Two of Malcolm X's nieces, Sheryl Little and Deborah Jones (right) joined Lansing Mayor Andy Schor and Rep. Sarah Anthony (left) to unveil the new marker outside.
Kevin Lavery
/
WKAR-MSU
Two of Malcolm X's nieces, Sheryl Little and Deborah Jones (right) joined Lansing Mayor Andy Schor and Rep. Sarah Anthony (left) Friday to unveil the new marker.

A new state historical marker unveiled Friday in Lansing tells the family history of one of the city’s most iconic residents. 

Civil rights legend Malcolm X spent part of his childhood in a house in south Lansing.

When he was six, white men murdered his father, Earl Little, leaving his mother Louise alone to raise eight children.

The strain drove her to a nervous breakdown, which led her to be separated from her children and institutionalized for 26 years.

Louise’s granddaughter Deborah Jones says the original marker installed in 1975 didn’t convey the story of Malcolm X’s early family life, which played a formative role in his worldview.

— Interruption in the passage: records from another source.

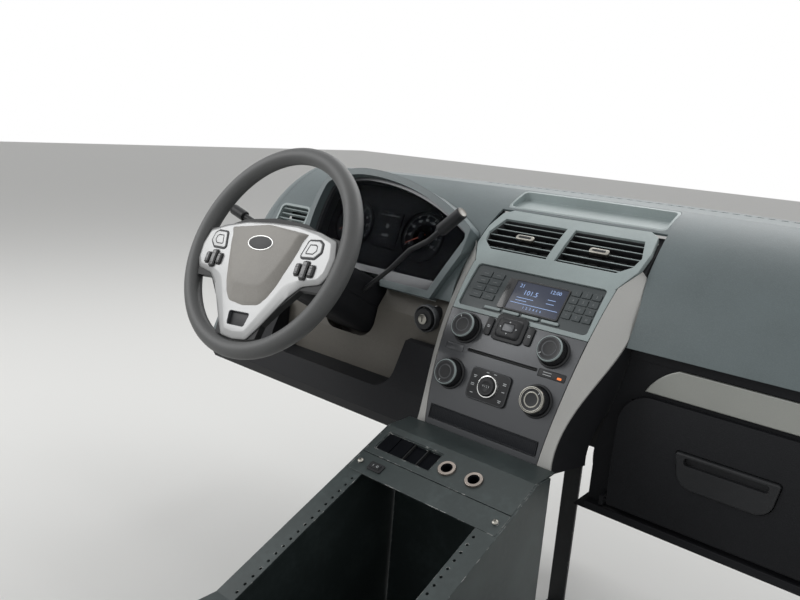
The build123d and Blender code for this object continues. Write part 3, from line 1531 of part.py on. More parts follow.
def console_top():
    fold, bend, end = slope_points()
    width = 2 * (console_half - sheet_t - seat)
    tip_deg = math.degrees(math.asin((console_front_z - sheet_t - stack_cz) / stack_r))
    tip_y = arc_point(tip_deg)[0] - seat
    with BuildPart() as plate:
        with BuildSketch(Plane.YZ.offset(-width / 2)):
            with BuildLine():
                Polyline((tip_y, console_front_z), fold, (fold[0], fold[1] - sheet_t),
                         (tip_y, console_front_z - sheet_t), close=True)
            make_face()
        extrude(amount=width)
        with BuildSketch(console_plane(0, 0, -sheet_t)):
            with Locations((0, -(strip_at - reveal) / 2)):
                Rectangle(width, strip_at - reveal)
        extrude(amount=sheet_t)
        with BuildSketch(console_plane(0, 0, -sheet_t - 1)):
            with Locations(((blank_x0 + blank_x1) / 2, -(blank_at0 + blank_at1) / 2)):
                RectangleRounded(blank_x1 - blank_x0, blank_at1 - blank_at0, 3)
            with Locations(*[(x, -socket_at) for x in socket_x]):
                Circle(socket_r + seat)
        extrude(amount=sheet_t + 2, mode=Mode.SUBTRACT)
        for side in (-1, 1):
            with BuildSketch(Plane.YZ.offset(side * (width / 2 - sheet_t / 2) - sheet_t / 2)):
                with BuildLine():
                    y0 = fold[0] + 10
                    Polyline((y0, fold[1] - 4), (y0, fold[1] - 34), (fold[0] - 40, fold[1] - 52),
                             (fold[0] - 40, fold[1] - 20), close=True)
                make_face()
            extrude(amount=sheet_t)
    write(plate.part, "console_plate")
    with BuildPart() as blank:
        x = (blank_x0 + blank_x1) / 2
        at = (blank_at0 + blank_at1) / 2
        with BuildSketch(console_plane(x, at, -6)):
            RectangleRounded(blank_x1 - blank_x0 - 2 * seat, blank_at1 - blank_at0 - 2 * seat, 3)
        extrude(amount=4.5)
        with BuildSketch(console_plane(x, at, -2)):
            with GridLocations(blank_pitch, 1, 4, 1):
                RectangleRounded(blank_pitch - 2, blank_at1 - blank_at0 - 6, 2)
        extrude(amount=2.5)
    write(blank.part, "switch_blank")
    with BuildPart() as sockets:
        for x in socket_x:
            with BuildSketch(console_plane(x, socket_at, -36)):
                Circle(socket_r)
            extrude(amount=36 + seat)
            with BuildSketch(console_plane(x, socket_at, seat / 2)):
                Circle(socket_r + 3.5)
            extrude(amount=3, taper=15)
            with BuildSketch(console_plane(x, socket_at, -30)):
                Circle(socket_r - 1.6)
            extrude(amount=40, mode=Mode.SUBTRACT)
    write(sockets.part, "power_sockets")
    with BuildPart() as strip_plate:
        with BuildSketch(console_plane(0, 0, -sheet_t)):
            with Locations((0, -(strip_at + bay_at) / 2)):
                Rectangle(width, bay_at - strip_at - reveal)
                with Locations((switch_at_x, 0)):
                    Rectangle(22, 13, mode=Mode.SUBTRACT)
        extrude(amount=sheet_t)
        for x in (-width / 2 + 12, width / 2 - 12):
            with BuildSketch(console_plane(x, (strip_at + bay_at) / 2, -sheet_t)):
                Circle(4.5)
            extrude(amount=sheet_t + 2)
    write(strip_plate.part, "console_face")
    with BuildPart() as rocker:
        with BuildSketch(console_plane(switch_at_x, (strip_at + bay_at) / 2, -18)):
            Rectangle(22 - 2 * seat, 13 - 2 * seat)
        extrude(amount=18.2)
        with BuildSketch(console_plane(switch_at_x, (strip_at + bay_at) / 2, 0.1)):
            RectangleRounded(26, 16, 2)
        extrude(amount=2)
        with BuildSketch(console_plane(switch_at_x, (strip_at + bay_at) / 2, 2)):
            Rectangle(18, 10)
        extrude(amount=2.5, taper=20)
    write(rocker.part, "rocker_switch")
    with BuildPart() as tail_plate:
        t = sheet_t
        foot = floor_z + t + seat
        with BuildSketch(Plane.YZ.offset(seat - rail_inner)):
            with BuildLine():
                Polyline((end[0], foot), end, (end[0] + rear_ledge, end[1]),
                         (end[0] + rear_ledge, end[1] - t), (end[0] + t, end[1] - t), (end[0] + t, foot),
                         close=True)
            make_face()
        extrude(amount=2 * (rail_inner - seat))
        with BuildSketch(Plane.XZ.offset(-end[0])):
            with Locations((0, (end[1] + floor_z) / 2)):
                Rectangle(width, end[1] - floor_z - 2 * (t + seat))
        extrude(amount=-t)
    write(tail_plate.part, "console_rear")
    with BuildPart() as bearer:
        with BuildSketch(Plane.XZ.offset(-fold[0] - bulkhead_ahead)):
            with Locations((0, (floor_z + sheet_t + fold[1] - sheet_t) / 2)):
                Rectangle(width - 4, fold[1] - floor_z - 2 * sheet_t - 2 * seat)
        extrude(amount=-sheet_t)
        with BuildSketch(Plane.XY.offset(floor_z + sheet_t + seat)):
            with Locations((0, fold[0] + bulkhead_ahead + sheet_t - bulkhead_foot / 2)):
                Rectangle(width - 4, bulkhead_foot)
        extrude(amount=sheet_t)
        for y in (fold[0] - 120, bend[0] - 40, end[0] + 120):
            with BuildSketch(Plane.XY.offset(floor_z + sheet_t + seat)):
                with Locations((0, y)):
                    Rectangle(width, 60)
            extrude(amount=sheet_t)
        with BuildSketch(Plane.XY.offset(floor_z + 2 * sheet_t + seat)):
            with Locations((0, (fold[0] + end[0]) / 2)):
                Rectangle(width - 60, 500)
        extrude(amount=sheet_t)
    write(bearer.part, "console_floor")


if __name__ == "__main__":
    os.makedirs("parts", exist_ok=True)
    for make in (beam, braces, heater, pad, tray, grille, hood, gauges, side_vents, stack_frame, trims,
                 control_panel, mat, radio, vents, stack_controls, column_panel, knee_panel, lock,
                 passenger_carrier, strip, glovebox, end_caps, column, levers, wheel_parts, console,
                 console_top):
        make()
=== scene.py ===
import json
from math import cos, pi, radians, sin, tan, tau
import bmesh
import bpy
from mathutils import Matrix, Vector

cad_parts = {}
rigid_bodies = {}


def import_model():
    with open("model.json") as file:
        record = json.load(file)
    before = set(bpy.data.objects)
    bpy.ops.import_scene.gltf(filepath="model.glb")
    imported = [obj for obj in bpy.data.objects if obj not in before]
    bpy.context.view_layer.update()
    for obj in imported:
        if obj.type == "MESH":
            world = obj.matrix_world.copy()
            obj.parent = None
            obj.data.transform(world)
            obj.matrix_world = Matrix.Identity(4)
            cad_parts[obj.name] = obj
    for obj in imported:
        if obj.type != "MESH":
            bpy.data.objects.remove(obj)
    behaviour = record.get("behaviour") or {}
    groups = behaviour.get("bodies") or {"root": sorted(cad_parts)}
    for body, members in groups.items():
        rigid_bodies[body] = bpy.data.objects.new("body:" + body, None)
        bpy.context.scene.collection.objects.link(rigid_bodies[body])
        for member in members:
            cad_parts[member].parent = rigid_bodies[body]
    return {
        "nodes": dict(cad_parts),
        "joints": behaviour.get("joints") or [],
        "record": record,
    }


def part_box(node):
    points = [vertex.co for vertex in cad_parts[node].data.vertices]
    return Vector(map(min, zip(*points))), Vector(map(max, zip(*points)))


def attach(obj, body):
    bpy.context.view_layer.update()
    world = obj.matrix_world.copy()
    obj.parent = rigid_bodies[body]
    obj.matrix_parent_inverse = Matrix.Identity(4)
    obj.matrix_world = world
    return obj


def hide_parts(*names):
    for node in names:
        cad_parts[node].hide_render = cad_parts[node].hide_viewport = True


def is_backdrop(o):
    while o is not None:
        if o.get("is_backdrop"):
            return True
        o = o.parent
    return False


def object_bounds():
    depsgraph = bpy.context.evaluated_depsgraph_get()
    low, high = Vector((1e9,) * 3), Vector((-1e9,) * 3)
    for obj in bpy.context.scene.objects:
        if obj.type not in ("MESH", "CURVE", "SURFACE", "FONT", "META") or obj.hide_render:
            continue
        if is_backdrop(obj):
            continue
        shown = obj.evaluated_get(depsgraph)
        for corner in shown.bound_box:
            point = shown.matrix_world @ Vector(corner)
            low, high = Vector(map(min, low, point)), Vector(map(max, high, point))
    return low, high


# %% [markdown]
# A cockpit has three kinds of surface: moulded plastic with a fine pebble grain, painted or
# plated trim, and folded steel on the equipment console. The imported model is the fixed
# frame. It is loaded once, and its reach is measured before anything is dressed, so that
# the last cell can show that the dressed object takes the same room.

# %% Load the frame
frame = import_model()
reach_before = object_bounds()
nodes = frame["nodes"]


# %% [markdown]
# Colours are easiest to read off as display values from 0 to 255, but a shader works in
# linear light. One small function does the change in one place, and another makes the
# darker and paler shades that every finish needs.

# %% Colour values
def tone(r, g, b):
    """Linear colour from display values."""
    def straight(v):
        v = v / 255
        return v / 12.92 if v <= 0.04045 else ((v + 0.055) / 1.055) ** 2.4
    return (straight(r), straight(g), straight(b), 1.0)


def scaled(colour, share, lift=0.0):
    """The colour made darker or paler."""
    return tuple(min(1.0, v * share + lift) for v in colour[:3]) + (1.0,)


print("display value 128 in linear light", round(tone(128, 128, 128)[0], 3))


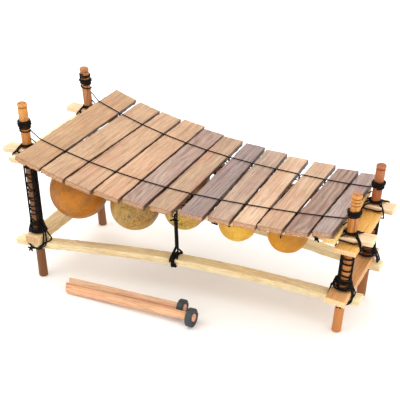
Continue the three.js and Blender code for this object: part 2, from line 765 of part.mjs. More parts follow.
// A tie: outside the gourd's wall, up round the rail and back down inside the same wall
function tieGeometry(gourd, side, drop) {
  const reach = tieRadius + touchGap;
  const below = gourd.radius * gourd.rimShare - tieDrop;
  const outer = Math.max(wallReach(gourd, below), wallReach(gourd, below + tieEnd)) + reach;
  const facet = Math.cos(Math.PI / gourdSides);
  const inner = Math.sqrt((gourd.radius - gourdWall) ** 2 - (below + tieEnd) ** 2) * facet - reach - touchGap;
  const front = gourd.inset + upperRailWidth / 2 + reach;
  const back = gourd.inset - upperRailWidth / 2 - reach;
  const top = drop + touchGap + upperRailThickness + reach;
  const route = [
    [outer, -tieDrop],
    [outer, tieEnd - tieDrop],
    [Math.max(front, outer), -reach],
    [front, top],
    [back, top],
    [back, -reach],
    [inner, tieEnd - tieDrop],
    [inner, -tieDrop],
  ];
  return cordGeometry(route.map(([out, z]) => new THREE.Vector3(0, side * out, z)), tieRadius, cordSides);
}

// The cord that runs on the rail from tie to tie
function tieLineGeometry(row, from, to) {
  const stations = [from, ...upperStations.filter((x) => x > from && x < to), to];
  const lift = touchGap + tieRadius;
  const route = stations.map((x) => new THREE.Vector3(x, row.upper.at(x), upperRailFace(x) + lift));
  return cordGeometry(route, tieRadius, cordSides);
}

// The gourd's rim meets the lowest place of the rail's underside that it spans
function gourdSeat(x, gourd) {
  const reach = gourd.radius * Math.sqrt(1 - gourd.rimShare ** 2);
  const slope = (upperRailFace(x + reach / 2) - upperRailFace(x - reach / 2)) / reach;
  let sink = 0;
  for (let share = -1; share <= 1; share += 1 / gourdRings) {
    sink = Math.max(sink, upperRailFace(x) + slope * reach * share - upperRailFace(x + reach * share));
  }
  const drop = sink + gourd.drop;
  return { slope, drop, z: upperRailFace(x) - upperRailThickness - touchGap - drop };
}

function addGourds() {
  for (const row of sides) {
    const ties = [];
    const places = [];
    gourdRadii[row.name].forEach((radius, i) => {
      const gourd = {
        radius,
        rimShare: gourdRimShares[row.name][i],
        inset: gourdInsets[row.name][i],
        drop: gourdDrops[row.name][i],
      };
      const x = bassPostX + gourdPlaceShares[row.name][i] * postSpacing;
      const seat = gourdSeat(x, gourd);
      const y = row.upper.at(x) - row.side * gourd.inset;
      const turn = new THREE.Matrix4().makeRotationY(-Math.atan(seat.slope)).setPosition(x, y, seat.z);
      const shell = gourdGeometry(radius, gourd.rimShare).applyMatrix4(turn);
      addMesh(`${row.name}_gourd_${i + 1}`, shell, finishes.gourd);
      ties.push(tieGeometry(gourd, row.side, seat.drop).applyMatrix4(turn));
      places.push(x);
    });
    const line = tieLineGeometry(row, places[0], places[places.length - 1]);
    addMesh(`${row.name}_gourd_cord`, joinPieces([line, ...ties]), finishes.cord);
  }
}

// Straps at mid length: one cord laid double, round the upper rail, down, and apart round the lower rail
function addStraps() {
  const x = bassPostX + strapPlaceShare * postSpacing;
  const reach = strapRadius + touchGap;
  for (const row of sides) {
    const high = upperRailTop(x);
    const low = lowerRailFaceAt(x);
    const upperOut = row.upper.at(x) + row.side * (upperRailWidth / 2 + reach);
    const upperIn = row.upper.at(x) - row.side * (upperRailWidth / 2 + reach);
    const lowerOut = row.lower.at(x - strapLean - strapSpread) + row.side * (lowerRailWidth / 2 + reach);
    const lowerIn = row.lower.at(x - strapLean + strapSpread) - row.side * (lowerRailWidth / 2 + reach);
    const over = high + touchGap + 2 * tieRadius + reach;
    const under = high - upperRailThickness - reach;
    const knot = under - strapKnotDrop;
    const split = low + strapSplitHeight;
    const bottom = low - lowerRailThickness - reach;
    const loop = [
      [reach, upperOut, knot],
      [reach, upperOut, knot + 2 * strapRadius],
      [reach, upperOut, over],
      [-reach, upperIn, over],
      [-reach, upperIn, under],
      [-reach, upperOut, under],
      [-reach, upperOut, knot],
      [-reach - strapLean, row.lower.at(x), split],
      [-strapSpread - strapLean, lowerOut, low + reach],
      [-strapSpread - strapLean, lowerOut, bottom],
      [strapSpread - strapLean, lowerIn, bottom],
      [strapSpread - strapLean, lowerIn, low + reach],
      [reach - strapLean, row.lower.at(x), split],
      [reach, upperOut, knot - 2 * strapRadius],
    ];
    const route = loop.map(([along, y, z]) => new THREE.Vector3(x + along, y, z));
    addMesh(`${row.name}_mid_strap`, cordGeometry(route, strapRadius, cordSides), finishes.cord);
  }
}

// Mallets: a tapered, faceted handle through a rubber head wound on a plain core, lying on the floor
function handleGeometry(mallet) {
  const handle = new THREE.CylinderGeometry(mallet.tip, mallet.grip, mallet.length, handleSides);
  return handle.rotateZ(-Math.PI / 2).translate(mallet.length / 2, 0, 0);
}

// The head is one rubber strip rolled up round the handle
function headGeometry(mallet) {
  const place = (mallet.length - headWidth - tipStubLength) / mallet.length;
  const handle = THREE.MathUtils.lerp(mallet.grip, mallet.tip, place);
  const bore = (handle + touchGap) / Math.cos(Math.PI / headSteps);
  const pitch = (mallet.head - bore + turnGap) / (headTurns + 1);
  const strip = pitch - turnGap;
  const roll = (radius) => Array.from({ length: headTurns * headSteps + 1 }, (_, k) => {
    const angle = (2 * Math.PI * k) / headSteps;
    const reach = radius + (pitch * k) / headSteps;
    return new THREE.Vector2(reach * Math.cos(angle), reach * Math.sin(angle));
  });
  reportGap(`${mallet.name}_head`, roll(bore + strip / 2), strip / 2);
  const outline = new THREE.Shape([...roll(bore + strip), ...roll(bore).reverse()]);
  const head = new THREE.ExtrudeGeometry(outline, { depth: headWidth, bevelEnabled: false });
  return head.translate(0, 0, -headWidth / 2).rotateY(Math.PI / 2);
}

// Each mallet lies on the rim of its head and on the end of its grip
function addMallets() {
  for (const mallet of mallets) {
    const group = new THREE.Group();
    const headPlace = mallet.length - tipStubLength - headWidth / 2;
    const lift = Math.atan((mallet.head - mallet.grip) / (headPlace - headWidth / 2));
    group.rotation.order = 'ZYX';
    group.rotation.set(0, -lift, Math.atan(mallet.swing / mallet.length));
    model.add(group);
    addMesh(`${mallet.name}_handle`, handleGeometry(mallet), finishes.handle, group);
    const head = addMesh(`${mallet.name}_head`, headGeometry(mallet), finishes.rubber, group);
    head.position.x = headPlace;
    const lowest = new THREE.Box3().setFromObject(group, true).min.z;
    group.position.set(mallet.x, mallet.y, -lowest);
  }
}

addPosts();
addRails();
addPlanks();
addSpreader();
addKeys();
addSuspensionCords();
addPostWindings();
addJointRings();
addLegLashings();
addGourds();
addStraps();
addMallets();

export default model;
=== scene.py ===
"""Balafon: the looks of a small gourd-resonated balafon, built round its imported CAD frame.

Metres, +Z up, -Y the player.
"""

import logging
import math
from dataclasses import dataclass, field, replace
from enum import Enum

import bpy
import numpy as np
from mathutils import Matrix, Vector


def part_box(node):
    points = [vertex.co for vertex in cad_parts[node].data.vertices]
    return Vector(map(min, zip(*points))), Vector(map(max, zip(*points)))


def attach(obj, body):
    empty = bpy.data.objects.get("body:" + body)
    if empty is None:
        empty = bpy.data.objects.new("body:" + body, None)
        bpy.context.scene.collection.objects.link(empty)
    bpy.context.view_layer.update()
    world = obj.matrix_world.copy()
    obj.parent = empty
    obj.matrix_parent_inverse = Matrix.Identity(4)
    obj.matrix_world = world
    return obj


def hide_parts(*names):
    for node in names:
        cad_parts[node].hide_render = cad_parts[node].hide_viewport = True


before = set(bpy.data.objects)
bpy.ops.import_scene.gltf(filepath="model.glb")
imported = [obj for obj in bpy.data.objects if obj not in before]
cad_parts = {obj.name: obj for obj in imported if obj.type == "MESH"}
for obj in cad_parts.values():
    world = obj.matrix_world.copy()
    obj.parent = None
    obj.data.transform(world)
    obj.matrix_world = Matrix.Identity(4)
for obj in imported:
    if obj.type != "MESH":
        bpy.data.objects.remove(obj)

LOG = logging.getLogger("balafon")
Array = np.ndarray
Number = Array | float
Point = tuple[float, float, float]
Route = list[Point] | Array
Piece = bpy.types.Object
Material = bpy.types.Material
Socket = bpy.types.NodeSocket
TURN = 2 * math.pi
MM = 0.001
GAP = 0.0003  # between pieces that touch
NIP = 0.0002  # between a cord and what it is wound on
ROUND = 40  # points round a post and round its holes
UP = np.array([0.0, 0.0, 1.0])
ALONG_Y = np.array([0.0, 1.0, 0.0])


# ---------------------------------------------------------------- numbers and arrays


def linear(colour: str) -> Point:
    """Turn an sRGB colour of six hex digits into linear light, each channel 0 to 1."""
    share = np.array(list(bytes.fromhex(colour))) / 255.0
    return tuple(float(c) for c in np.where(share <= 0.04045, share / 12.92, ((share + 0.055) / 1.055) ** 2.4))


def vec(*parts: Number) -> Array:
    """Stack coordinates that may be arrays or numbers into points along a last axis."""
    return np.stack(np.broadcast_arrays(*[np.asarray(p, float) for p in parts]), axis=-1)


def ray(angle: Number) -> Array:
    """The direction across at an angle, as cosine and sine."""
    return vec(np.cos(angle), np.sin(angle))


def circle(count: int) -> Array:
    """Even angles round one turn."""
    return np.linspace(0, TURN, count, endpoint=False)


def unit(v: Array) -> Array:
    """Scale each vector of an array to length one."""
    return v / np.maximum(np.linalg.norm(v, axis=-1, keepdims=True), 1e-12)


def ease(value: Array, low: float, high: float) -> Array:
    """Smoothstep: 0 below low, 1 above high and 3s^2 - 2s^3 of the share s between."""
    share = np.clip((value - low) / (high - low), 0, 1)
    return share * share * (3 - 2 * share)


def ripple(seed: int, scale: float, *coordinates: Array) -> Array:
    """Smooth unevenness: the mean of nine seeded sines of the coordinates, about -1 to 1.

    Args:
        seed: Which unevenness.
        scale: The length of its middle waves, in the coordinates' unit.
        coordinates: Arrays that fit one shape.

    Returns:
        An array of that shape.
    """
    rng = np.random.default_rng(seed)
    total = 0.0
    for _ in range(9):
        turns = rng.normal(size=len(coordinates)) * TURN / scale
        phase = rng.uniform(0, TURN)
        total = total + np.sin(sum(t * np.asarray(c) for t, c in zip(turns, coordinates)) + phase)
    return total / 4.5


def run_length(points: Array) -> Array:
    """The length run along a path up to each of its points."""
    return np.concatenate([[0], np.cumsum(np.linalg.norm(np.diff(points, axis=0), axis=1))])


def resampled(points: Array, spacing: float, rounds: int) -> Array:
    """Space a path's points evenly, then round its corners by moving each halfway to its neighbours' middle."""
    length = run_length(points)
    steps = np.linspace(0, length[-1], max(int(length[-1] / spacing), 3) + 1)
    path = np.stack([np.interp(steps, length, points[:, i]) for i in range(3)], axis=1)
    for _ in range(rounds):
        path[1:-1] = (path[:-2] + 2 * path[1:-1] + path[2:]) / 4
    return path


def path_normals(path: Array) -> tuple[Array, Array]:
    """Give each point of a path two normals that don't twist along it.

    A first normal is taken square to the tangent. The angle that each needs to agree with its neighbour, carried over
    by the least turn, is added up along the path, and every normal is turned by its sum.
    """
    tangent = unit(np.gradient(path, axis=0))
    first = unit(np.cross(np.where(np.abs(tangent[:, 2:3]) > 0.8, [1.0, 0.0, 0.0], UP), tangent))
    before, after = tangent[:-1], tangent[1:]
    dot = np.sum(before * after, axis=1, keepdims=True)
    carried = first[:-1] - (before + after) * np.sum(after * first[:-1], axis=1, keepdims=True) / (1 + dot + 1e-9)
    other = np.cross(after, first[1:])
    angle = np.arctan2(np.sum(carried * other, axis=1), np.sum(carried * first[1:], axis=1))
    turned = np.concatenate([[0], np.cumsum(angle)])[:, None]
    normal = first * np.cos(turned) + np.cross(tangent, first) * np.sin(turned)
    return normal, np.cross(tangent, normal)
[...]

“There wasn’t really a lot known about the children of Earl and Louise Little,” Jones said. “There wasn’t a lot known about what happened to Louise Little after she was taken away.”

Jones was 14 when her famous uncle, Malcolm X, was assassinated in 1965.

“He was Uncle Malcolm to me,” Jones said. “The ‘Malcolm X’ part; I had to learn reading about that. But the Uncle Malcolm part, and not just him but my other uncles and my Aunt Hilda…all that they instilled in us is ongoing.”

Louise Little was eventually reunited with her children and spent her remaining years in Grand Rapids. She died in 1989.

The original historical marker in Lansing was struck by a driver in early 2021.